Talos to double operated deepwater footprint after agreeing to buy EnVen
Houston-based Talos Energy has announced the execution of definitive agreements to acquire EnVen Energy Corporation, a private operator in the deepwater U.S. Gulf of Mexico, for $1.1 billion. The deal will double Talos’ operated deepwater facility footprint.
The strategic transaction expands Talos’s Gulf of Mexico operations with high margin and oil-weighted assets, is accretive to Talos shareholders on 2023E Free Cash Flow per Share, and is immediately de-leveraging, the company explained in a statement on Thursday.
Consideration for the transaction consists of 43.8 million Talos shares and $212.5 million in cash, plus the assumption of EnVen’s net debt upon closing, currently estimated at approximately $50 million at year-end 2022. Following the transaction, Talos shareholders will own approximately 66 per cent of the pro forma company and EnVen’s equity holders will own the remaining 34 per cent.
The transaction has been unanimously approved by each company’s board of directors and, subject to customary closing conditions, it is expected to close by year-end 2022.
Talos President and Chief Executive Officer, Timothy S. Duncan, commented: “This transaction adds significant scale and diversity to our business through logical, in-basin expansion with an excellent strategic fit. EnVen’s high-margin, oil-weighted assets in key deepwater regions, operated infrastructure and significant overlapping acreage footprint will enhance our ability to accelerate shareholder value creation.
Duncan added: “The acquisition is financially attractive, expanding our operating margins and increasing Free Cash Flow per Share while immediately improving our credit profile before accounting for significant expected cost synergies. The enhanced cash flow profile will provide us with increased capital allocation optionality, including additional high-impact subsea tie-back opportunities, opportunistic acquisitions, accelerating our low-carbon initiatives and positioning Talos for a potential shareholder return of capital program in the future.”
EnVen currently produces approximately 24 MBoe/d in the U.S. Gulf of Mexico which is more than 80 per cent oil-weighted, more than 90 per cent operated and more than 95 per cent from deepwater regions.

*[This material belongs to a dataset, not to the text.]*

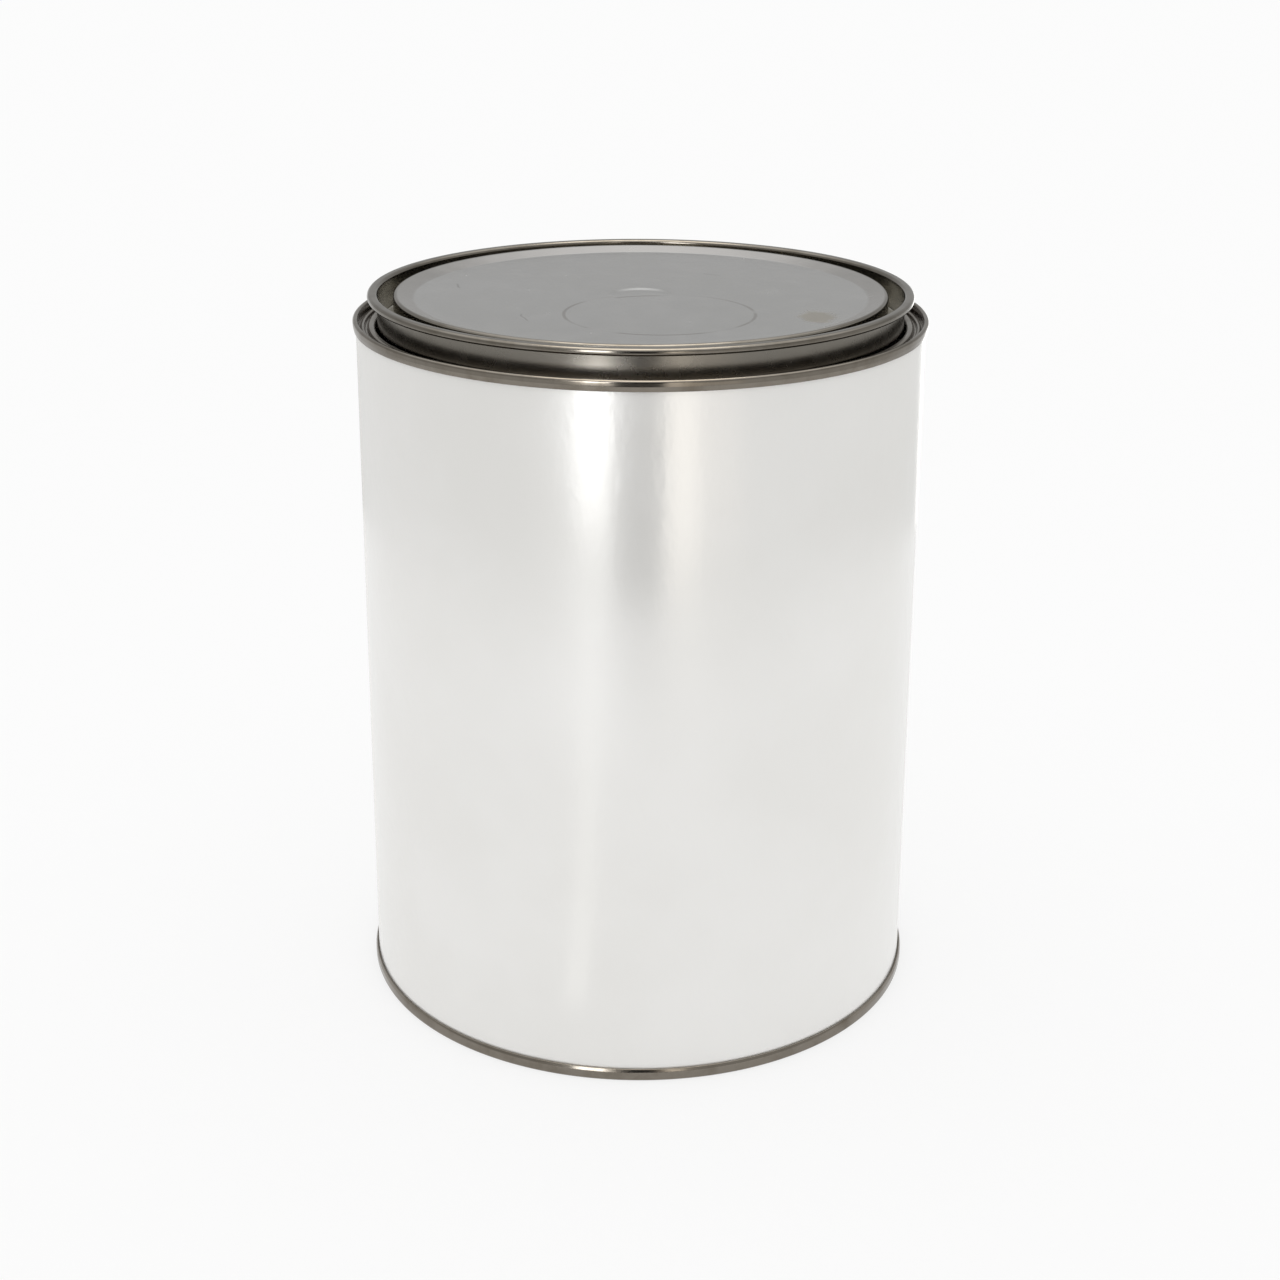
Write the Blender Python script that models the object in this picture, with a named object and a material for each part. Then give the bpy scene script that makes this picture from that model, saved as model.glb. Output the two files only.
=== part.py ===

EnVen operates numerous platforms, including five major deepwater facilities with significant open capacity and holds an acreage footprint of approximately 420,000 gross acres in core deepwater areas for future infrastructure-led development, exploitation and exploration opportunities.
Talos expects to generate at least $30 million in annual run-rate synergies from the transaction, primarily consisting of general and administrative cost reductions.
Management & board
There are no anticipated changes to Talos senior management resulting from the transaction. Tim Duncan will remain Chief Executive Officer and will retain one seat on the expanded board of directors, which will include six Talos directors (CEO and five independents) and two independents from the EnVen board, Shandell Szabo and Richard Sherrill. The board will have no private equity representatives post-closing.
Robert Tichio, the appointed Riverstone Holdings representative currently on Talos’s board, will resign from the board simultaneous with the closing of the transaction. Riverstone Holdings (~10 per cent pro forma ownership) and EnVen’s top two equity holders (~20 per cent pro forma combined) will enter lock-up agreements at closing.
The transaction is subject to customary closing conditions, including the expiration or termination of the waiting period under the Hart-Scott-Rodino Antitrust Improvements Act of 1976 and the approval of Talos and EnVen shareholders.